Entries taken from a collection
☆ ☆ ☆

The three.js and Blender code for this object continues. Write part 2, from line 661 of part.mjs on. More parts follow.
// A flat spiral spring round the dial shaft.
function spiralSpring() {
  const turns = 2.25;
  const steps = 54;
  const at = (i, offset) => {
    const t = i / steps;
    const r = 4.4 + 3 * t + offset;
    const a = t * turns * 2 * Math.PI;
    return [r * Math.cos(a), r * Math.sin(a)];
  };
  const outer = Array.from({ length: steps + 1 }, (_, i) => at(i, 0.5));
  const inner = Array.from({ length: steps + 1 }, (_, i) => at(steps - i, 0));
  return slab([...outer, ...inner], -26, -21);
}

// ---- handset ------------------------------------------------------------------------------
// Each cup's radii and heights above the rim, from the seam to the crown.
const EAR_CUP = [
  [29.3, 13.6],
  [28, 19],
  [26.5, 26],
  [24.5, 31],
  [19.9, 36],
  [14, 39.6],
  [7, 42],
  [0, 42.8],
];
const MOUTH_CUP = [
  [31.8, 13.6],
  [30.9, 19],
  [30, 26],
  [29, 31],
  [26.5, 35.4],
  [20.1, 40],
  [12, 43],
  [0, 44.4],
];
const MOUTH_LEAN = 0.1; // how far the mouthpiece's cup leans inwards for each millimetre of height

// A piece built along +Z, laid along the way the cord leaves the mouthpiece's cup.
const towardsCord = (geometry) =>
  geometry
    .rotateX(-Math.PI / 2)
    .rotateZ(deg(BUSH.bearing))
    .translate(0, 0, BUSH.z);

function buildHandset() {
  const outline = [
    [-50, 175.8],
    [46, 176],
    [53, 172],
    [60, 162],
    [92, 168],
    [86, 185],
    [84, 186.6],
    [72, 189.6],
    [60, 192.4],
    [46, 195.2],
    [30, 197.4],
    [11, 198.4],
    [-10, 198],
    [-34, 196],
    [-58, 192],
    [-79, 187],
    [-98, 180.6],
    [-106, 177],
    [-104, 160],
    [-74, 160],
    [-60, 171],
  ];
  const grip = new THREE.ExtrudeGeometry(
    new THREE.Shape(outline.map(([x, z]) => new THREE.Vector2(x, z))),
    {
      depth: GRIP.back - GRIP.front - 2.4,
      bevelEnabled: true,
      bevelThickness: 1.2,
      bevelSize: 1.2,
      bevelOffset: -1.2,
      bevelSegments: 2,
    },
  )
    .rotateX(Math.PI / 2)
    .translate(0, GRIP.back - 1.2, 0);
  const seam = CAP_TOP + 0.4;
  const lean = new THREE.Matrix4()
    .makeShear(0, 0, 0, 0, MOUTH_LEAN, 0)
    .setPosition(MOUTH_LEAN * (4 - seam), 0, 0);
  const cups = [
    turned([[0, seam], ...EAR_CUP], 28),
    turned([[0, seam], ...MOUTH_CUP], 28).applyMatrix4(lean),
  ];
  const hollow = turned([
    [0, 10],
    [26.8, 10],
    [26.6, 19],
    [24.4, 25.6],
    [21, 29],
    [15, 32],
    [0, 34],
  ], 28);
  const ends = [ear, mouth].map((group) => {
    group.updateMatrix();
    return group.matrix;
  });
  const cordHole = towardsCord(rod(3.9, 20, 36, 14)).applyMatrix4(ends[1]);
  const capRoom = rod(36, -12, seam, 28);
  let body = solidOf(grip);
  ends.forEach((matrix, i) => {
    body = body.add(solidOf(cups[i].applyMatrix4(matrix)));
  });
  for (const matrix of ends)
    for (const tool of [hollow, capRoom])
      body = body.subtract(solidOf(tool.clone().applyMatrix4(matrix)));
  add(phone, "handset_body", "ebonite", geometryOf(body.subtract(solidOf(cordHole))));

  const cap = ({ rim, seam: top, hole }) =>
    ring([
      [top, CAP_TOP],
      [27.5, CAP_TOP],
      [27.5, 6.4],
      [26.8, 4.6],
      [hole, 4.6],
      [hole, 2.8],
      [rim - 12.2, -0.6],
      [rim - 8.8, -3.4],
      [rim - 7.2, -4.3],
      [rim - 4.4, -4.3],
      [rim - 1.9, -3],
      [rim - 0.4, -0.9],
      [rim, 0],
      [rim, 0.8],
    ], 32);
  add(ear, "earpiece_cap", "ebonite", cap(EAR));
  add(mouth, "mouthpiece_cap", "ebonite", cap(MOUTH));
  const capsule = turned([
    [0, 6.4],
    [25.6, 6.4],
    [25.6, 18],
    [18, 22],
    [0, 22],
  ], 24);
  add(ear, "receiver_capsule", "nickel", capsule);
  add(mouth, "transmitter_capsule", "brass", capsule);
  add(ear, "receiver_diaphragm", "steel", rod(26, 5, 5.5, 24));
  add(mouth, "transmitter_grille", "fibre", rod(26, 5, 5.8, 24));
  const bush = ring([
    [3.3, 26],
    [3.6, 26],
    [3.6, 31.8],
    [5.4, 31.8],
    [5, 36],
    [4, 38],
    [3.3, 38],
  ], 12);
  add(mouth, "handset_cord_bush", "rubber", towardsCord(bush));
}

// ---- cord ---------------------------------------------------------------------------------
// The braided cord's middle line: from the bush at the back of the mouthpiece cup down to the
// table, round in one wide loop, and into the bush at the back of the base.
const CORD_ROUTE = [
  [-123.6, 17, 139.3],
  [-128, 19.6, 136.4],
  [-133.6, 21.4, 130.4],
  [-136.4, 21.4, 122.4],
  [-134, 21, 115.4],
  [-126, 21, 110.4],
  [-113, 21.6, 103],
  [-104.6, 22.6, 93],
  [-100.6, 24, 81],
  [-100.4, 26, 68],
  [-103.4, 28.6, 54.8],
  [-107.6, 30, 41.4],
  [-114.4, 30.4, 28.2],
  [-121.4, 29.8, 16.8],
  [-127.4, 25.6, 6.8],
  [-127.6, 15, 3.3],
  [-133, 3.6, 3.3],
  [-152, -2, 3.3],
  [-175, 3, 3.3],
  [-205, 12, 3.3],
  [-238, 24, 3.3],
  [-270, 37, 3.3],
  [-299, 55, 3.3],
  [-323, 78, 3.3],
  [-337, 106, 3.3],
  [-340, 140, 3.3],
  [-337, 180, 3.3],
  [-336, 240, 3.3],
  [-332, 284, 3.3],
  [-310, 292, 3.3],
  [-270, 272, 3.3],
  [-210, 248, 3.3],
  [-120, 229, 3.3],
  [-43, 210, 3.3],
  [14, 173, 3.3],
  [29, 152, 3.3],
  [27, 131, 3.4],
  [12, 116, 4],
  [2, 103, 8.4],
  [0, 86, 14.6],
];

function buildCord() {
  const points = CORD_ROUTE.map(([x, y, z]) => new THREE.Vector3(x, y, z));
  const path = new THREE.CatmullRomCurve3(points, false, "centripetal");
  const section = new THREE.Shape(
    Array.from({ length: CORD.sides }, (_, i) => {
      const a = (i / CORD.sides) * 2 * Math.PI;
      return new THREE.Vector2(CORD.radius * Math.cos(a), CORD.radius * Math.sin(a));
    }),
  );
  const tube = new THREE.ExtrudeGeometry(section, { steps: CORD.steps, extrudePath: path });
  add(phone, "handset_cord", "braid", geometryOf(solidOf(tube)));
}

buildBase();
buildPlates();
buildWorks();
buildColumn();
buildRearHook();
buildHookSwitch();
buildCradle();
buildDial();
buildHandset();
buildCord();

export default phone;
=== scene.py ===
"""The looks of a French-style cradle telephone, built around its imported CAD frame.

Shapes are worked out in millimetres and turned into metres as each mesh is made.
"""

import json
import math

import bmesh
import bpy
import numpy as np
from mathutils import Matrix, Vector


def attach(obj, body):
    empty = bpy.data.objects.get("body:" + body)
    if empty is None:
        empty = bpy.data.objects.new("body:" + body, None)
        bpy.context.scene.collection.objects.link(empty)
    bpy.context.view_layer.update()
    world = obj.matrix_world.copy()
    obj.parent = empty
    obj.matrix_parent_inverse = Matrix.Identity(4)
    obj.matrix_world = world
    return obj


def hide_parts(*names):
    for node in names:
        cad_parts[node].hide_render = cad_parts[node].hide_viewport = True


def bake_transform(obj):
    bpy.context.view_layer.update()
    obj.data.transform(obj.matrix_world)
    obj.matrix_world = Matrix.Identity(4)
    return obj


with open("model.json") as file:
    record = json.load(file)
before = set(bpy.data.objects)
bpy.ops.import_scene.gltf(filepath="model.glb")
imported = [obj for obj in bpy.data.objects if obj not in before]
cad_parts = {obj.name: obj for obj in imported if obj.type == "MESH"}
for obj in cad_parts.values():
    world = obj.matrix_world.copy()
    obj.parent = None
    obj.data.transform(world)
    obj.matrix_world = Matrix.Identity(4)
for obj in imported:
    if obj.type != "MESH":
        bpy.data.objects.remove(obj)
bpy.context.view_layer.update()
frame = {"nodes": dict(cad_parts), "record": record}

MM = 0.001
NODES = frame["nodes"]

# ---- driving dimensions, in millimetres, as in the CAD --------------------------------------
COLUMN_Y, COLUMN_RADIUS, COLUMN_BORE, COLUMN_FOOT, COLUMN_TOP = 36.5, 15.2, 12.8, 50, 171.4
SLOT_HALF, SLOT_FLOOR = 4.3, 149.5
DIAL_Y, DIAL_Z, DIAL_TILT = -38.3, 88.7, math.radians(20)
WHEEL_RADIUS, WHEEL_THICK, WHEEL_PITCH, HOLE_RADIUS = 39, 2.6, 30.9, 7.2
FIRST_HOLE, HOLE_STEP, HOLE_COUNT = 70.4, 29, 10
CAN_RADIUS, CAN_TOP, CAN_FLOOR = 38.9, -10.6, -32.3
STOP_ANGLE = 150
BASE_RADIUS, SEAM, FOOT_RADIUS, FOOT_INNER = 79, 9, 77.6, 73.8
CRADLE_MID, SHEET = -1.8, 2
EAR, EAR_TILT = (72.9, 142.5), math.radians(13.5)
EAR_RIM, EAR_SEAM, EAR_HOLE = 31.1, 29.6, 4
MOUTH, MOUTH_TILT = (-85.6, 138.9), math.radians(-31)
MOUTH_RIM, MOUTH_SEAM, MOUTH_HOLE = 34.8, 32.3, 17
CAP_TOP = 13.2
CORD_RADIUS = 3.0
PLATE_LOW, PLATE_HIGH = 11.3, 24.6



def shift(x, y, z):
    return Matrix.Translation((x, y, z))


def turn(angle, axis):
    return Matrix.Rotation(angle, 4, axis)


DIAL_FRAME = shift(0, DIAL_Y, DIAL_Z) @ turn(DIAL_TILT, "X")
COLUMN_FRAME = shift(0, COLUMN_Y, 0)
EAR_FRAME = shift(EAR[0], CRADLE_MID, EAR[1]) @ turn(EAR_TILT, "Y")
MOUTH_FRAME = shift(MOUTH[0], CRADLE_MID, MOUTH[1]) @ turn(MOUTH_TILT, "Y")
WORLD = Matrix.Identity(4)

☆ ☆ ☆

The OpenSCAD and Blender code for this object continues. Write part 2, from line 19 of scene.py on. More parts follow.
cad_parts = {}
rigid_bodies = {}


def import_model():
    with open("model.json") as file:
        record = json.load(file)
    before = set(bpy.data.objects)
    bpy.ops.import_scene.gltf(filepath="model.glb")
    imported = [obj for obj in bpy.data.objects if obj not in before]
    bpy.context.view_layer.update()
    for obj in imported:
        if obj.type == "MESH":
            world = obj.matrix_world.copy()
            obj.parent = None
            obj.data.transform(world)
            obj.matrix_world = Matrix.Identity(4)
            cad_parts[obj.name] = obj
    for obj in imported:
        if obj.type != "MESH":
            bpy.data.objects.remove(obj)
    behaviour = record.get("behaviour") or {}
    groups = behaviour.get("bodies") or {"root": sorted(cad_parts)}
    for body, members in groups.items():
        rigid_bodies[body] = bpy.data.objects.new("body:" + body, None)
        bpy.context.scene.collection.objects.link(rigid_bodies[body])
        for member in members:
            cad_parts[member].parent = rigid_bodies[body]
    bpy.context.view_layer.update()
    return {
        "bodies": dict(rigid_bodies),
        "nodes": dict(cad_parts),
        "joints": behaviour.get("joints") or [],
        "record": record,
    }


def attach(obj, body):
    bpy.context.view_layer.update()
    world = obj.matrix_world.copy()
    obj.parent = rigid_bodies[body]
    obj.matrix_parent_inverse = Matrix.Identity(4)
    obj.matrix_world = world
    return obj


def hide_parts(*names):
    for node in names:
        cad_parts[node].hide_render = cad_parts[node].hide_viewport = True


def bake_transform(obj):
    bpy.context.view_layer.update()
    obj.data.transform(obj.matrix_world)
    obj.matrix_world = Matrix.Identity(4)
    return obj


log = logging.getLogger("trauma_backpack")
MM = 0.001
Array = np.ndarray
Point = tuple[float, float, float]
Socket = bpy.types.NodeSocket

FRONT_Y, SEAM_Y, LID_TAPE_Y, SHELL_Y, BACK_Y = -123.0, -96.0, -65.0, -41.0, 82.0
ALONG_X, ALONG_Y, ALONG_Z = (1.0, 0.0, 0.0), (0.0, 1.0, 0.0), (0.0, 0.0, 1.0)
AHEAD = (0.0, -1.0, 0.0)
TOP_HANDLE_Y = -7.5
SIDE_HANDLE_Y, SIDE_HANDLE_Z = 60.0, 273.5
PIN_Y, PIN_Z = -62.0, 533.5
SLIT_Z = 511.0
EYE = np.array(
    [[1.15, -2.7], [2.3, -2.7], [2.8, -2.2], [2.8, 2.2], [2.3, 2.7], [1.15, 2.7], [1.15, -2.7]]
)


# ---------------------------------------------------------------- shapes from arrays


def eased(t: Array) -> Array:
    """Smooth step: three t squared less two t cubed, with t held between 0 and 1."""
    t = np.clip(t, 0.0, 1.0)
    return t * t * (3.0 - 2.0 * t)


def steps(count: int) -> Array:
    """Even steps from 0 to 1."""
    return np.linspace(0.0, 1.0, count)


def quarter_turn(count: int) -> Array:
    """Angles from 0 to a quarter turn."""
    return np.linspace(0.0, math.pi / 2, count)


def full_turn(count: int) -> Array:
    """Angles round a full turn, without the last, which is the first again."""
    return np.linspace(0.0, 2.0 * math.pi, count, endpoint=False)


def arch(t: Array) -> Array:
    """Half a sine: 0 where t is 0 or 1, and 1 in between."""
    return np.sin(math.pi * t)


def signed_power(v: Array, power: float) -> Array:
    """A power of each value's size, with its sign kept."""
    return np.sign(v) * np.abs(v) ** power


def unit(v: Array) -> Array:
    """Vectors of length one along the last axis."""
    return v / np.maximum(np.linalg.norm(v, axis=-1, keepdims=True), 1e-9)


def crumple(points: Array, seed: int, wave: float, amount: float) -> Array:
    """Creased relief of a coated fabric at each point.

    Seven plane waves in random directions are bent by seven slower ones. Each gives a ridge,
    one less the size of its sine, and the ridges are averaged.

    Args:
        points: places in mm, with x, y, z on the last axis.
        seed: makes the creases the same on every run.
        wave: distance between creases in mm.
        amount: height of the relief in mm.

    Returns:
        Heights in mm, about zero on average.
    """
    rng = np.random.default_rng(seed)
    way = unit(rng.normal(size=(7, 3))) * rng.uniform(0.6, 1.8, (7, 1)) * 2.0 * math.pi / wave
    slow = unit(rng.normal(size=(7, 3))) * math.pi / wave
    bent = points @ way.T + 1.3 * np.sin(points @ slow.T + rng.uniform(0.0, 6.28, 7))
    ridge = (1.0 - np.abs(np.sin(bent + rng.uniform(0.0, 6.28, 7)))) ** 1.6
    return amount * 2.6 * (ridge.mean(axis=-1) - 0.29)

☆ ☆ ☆

Problem to work on
Locate the string "record" in the listing above and copy every line where it occurs.

Completed exercise
    record = json.load(file)
frame = {"nodes": dict(cad_parts), "record": record}
        record = json.load(file)
    behaviour = record.get("behaviour") or {}
        "record": record,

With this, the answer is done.